When the ACLU stretched the understanding of the First Amendment to include consumers, suddenly they had lots and lots of people saying, “I should have a right to read this book or see this movie.” They had an infinite constituency. It wasn’t just authors and movie producers; now it was absolutely every single person in the country that thought the First Amendment applied to them, because everyone is a consumer of speech in some way.

How did the civil liberties position on homosexuality evolve over time?

Originally, the ACLU claimed for decades that homosexuality involved no civil liberties at all. They said, “We’ll defend homosexuals whose rights are abridged and we won’t not defend them just because they’re homosexuals, but the fact of being homosexual doesn’t raise any particular civil liberties issues.” But beginning in the 1940s, the ACLU started to receive lots of letters from people who were receiving persecution in the military during World War II and were being dishonorably discharged because they were suspected of homosexuality, people whose mail was being surveilled by postal officials, and also people who were employed by the federal government, or tried to be employed by the federal government, and were turned away simply because of their homosexuality. Over time, individuals in the ACLU started to take the issue seriously. One of the really interesting issues that came up is that federal employment was denied to homosexuals because the government argued that being homosexual left a federal employee open to blackmail or created counterintelligence threats, which is exactly what we’re hearing today about General Petraeus.

It’s funny to read about how nudity was one of the first causes the ACLU championed, because the issue is hardly settled. Here in San Francisco we have a controversial proposal to ban nudity citywide. How many of these core battles are still being fought today?

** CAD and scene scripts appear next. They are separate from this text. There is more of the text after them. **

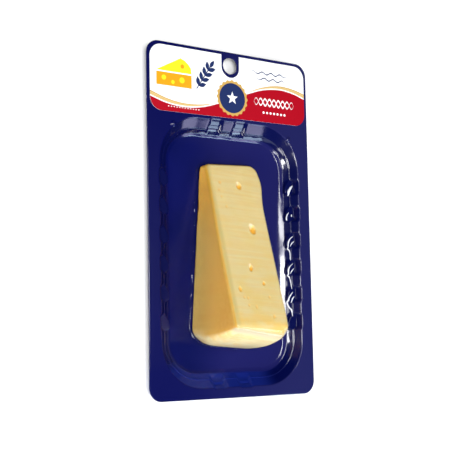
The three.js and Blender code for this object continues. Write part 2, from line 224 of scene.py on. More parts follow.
def join(pieces: Sequence[bpy.types.Object]) -> bpy.types.Object:
    """Joins pieces into the first of them.

    Args:
        pieces: The pieces.

    Returns:
        The first one, which is then all of them.
    """
    deselect_all()
    for piece in pieces:
        piece.select_set(True)
    bpy.context.view_layer.objects.active = pieces[0]
    bpy.ops.object.join()
    return pieces[0]


class RingModel:
    """A body modelled in edit mode from closed rings, each extruded from the one before it."""

    def __init__(self, name: str, first: Ring) -> None:
        """Starts the body from a circle that is shaped to its first ring.

        Args:
            name: The piece's name.
            first: Points of the first ring.
        """
        deselect_all()
        bpy.ops.mesh.primitive_circle_add(vertices=len(first), location=(0, 0, 0))
        self.piece = bpy.context.object
        self.piece.name = self.piece.data.name = name
        bpy.ops.object.mode_set(mode="EDIT")
        bpy.ops.mesh.select_mode(type="VERT")
        edit = bmesh.from_edit_mesh(self.piece.data)
        edit.verts.layers.int.new("place")
        edit.verts.layers.int.new("ring")
        self.rings = 0
        self._number_selected()
        self._shape_selected(first)

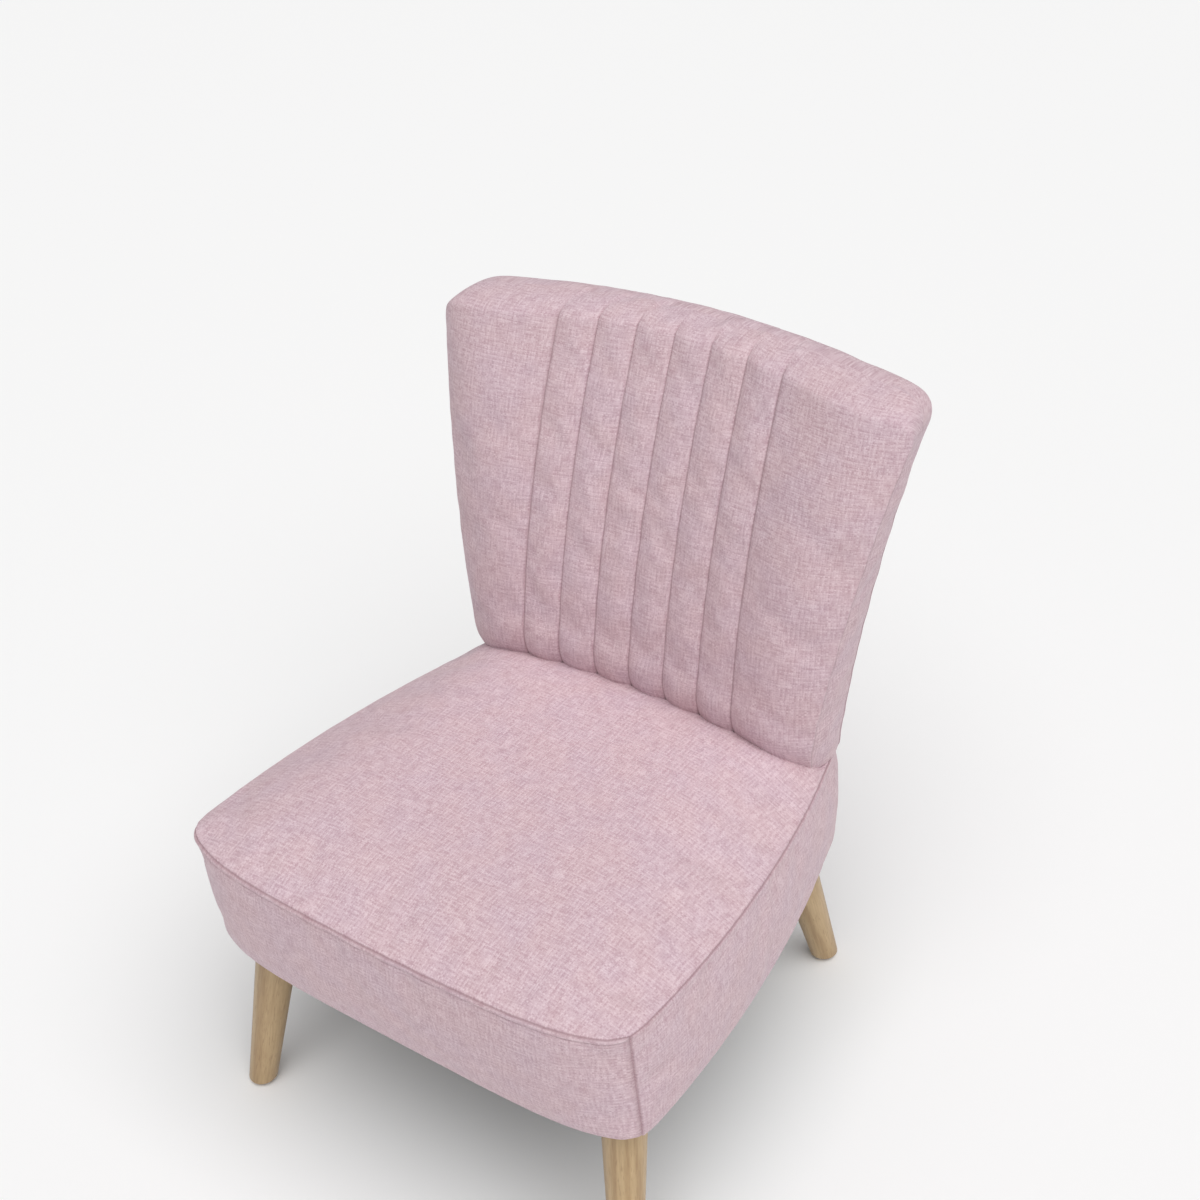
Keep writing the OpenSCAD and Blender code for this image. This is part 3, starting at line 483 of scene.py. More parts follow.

Wow, like, all of them? Birth control is still embattled — the question of who’s paying for it and what restrictions are permitted and can you get it over the counter. And whether rape can result in pregnancy, apparently that’s still being debated! How we define pornography and whether prostitution is a victimless crime, issues of sexual harassment and when should restrictions on it be allowed to overweigh freedom of speech or expressions. All of these things remain highly contested. I keep wondering what role civil liberties is going to continue to play in how we think and talk about, and legislate and litigate, these issues. For now, I think civil liberties is a pretty important framing device for how we think about these things, but it’s not resolving the dilemmas.